Biomedical Optics Lab

I was involved in a research project in the Optics lab of the Biomedical Engineering Department. I worked in collaboration with a graduate student on a project involving a heat-shock protein known as Hsp70. When cells are subjected to a heat stress, proteins in the cells begin to be denatured, which means they lose their structure (and subsequently their function). Hsp70 is produced by the cell as a repair mechanism, in an attempt to salvage the denatured proteins. In my project, we worked with genetically modified cells. These cells had a luciferase gene (like that in fireflies) added to a part of their DNA responsible for producing Hsp70. In our tests, we subjected these cells to various heat stresses using a water bath. We then added luciferin, a substrate, to these cells. If the cells were stressed enough to produce Hsp70, the luciferase would be expressed and would react to the luciferin, producing a fluorescent glow. Using a special camera that detects luminescence, we would image the cells at various time increments post heat-shock in order to track the production of Hsp70. We then modified the experiment by administering a mild heat shock, known as pre-shocking, a few hours prior to actual heat-shock. This is designed to be mild enough not to damage the cells, but encourages the cells to begin producing Hsp70 in hopes that the actual heat-shock will not be as stressful to the cells.

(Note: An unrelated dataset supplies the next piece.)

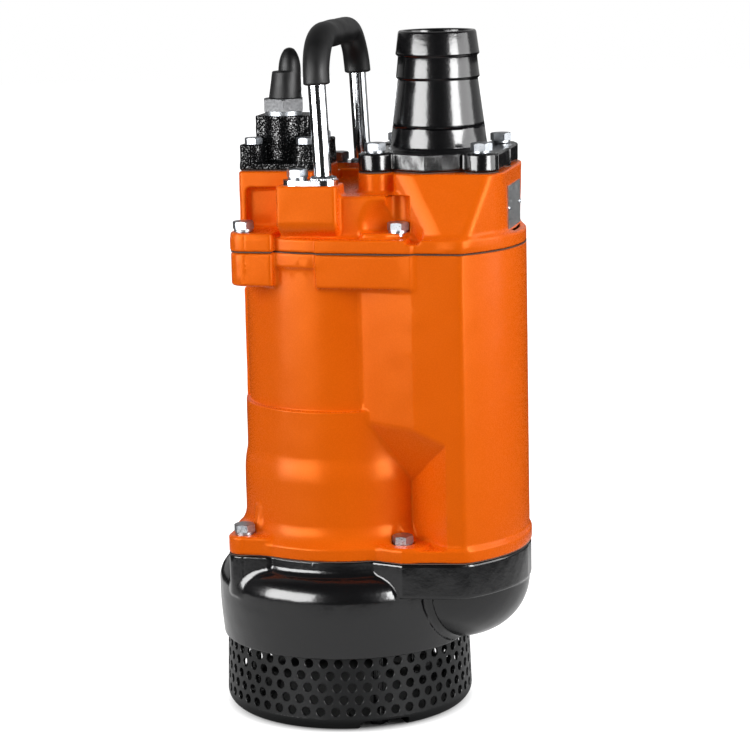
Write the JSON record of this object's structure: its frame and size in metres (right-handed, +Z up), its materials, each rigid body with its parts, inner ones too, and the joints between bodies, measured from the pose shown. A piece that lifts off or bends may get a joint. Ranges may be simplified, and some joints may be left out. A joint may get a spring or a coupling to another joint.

We conducted numerous tests to determine optimum times and temperatures of pre-shock and heat-shock in order to obtain the most Hsp70 production and the least cellular damage. Towards the end of my time in the lab, we also began working with an infrared laser to heat-shock cells, as opposed to using the water bath.

My curriculum is a mosaic based on the reactions of Luminol, a substance used in Forensic Science to detect the presence of blood. When in contact with blood, the Luminol begins to fluoresce. The mosaic, which is designed for a Physical Science class, focuses on the properties of light, fluorescence, and the chemical reactions involved in the practical application of Luminol.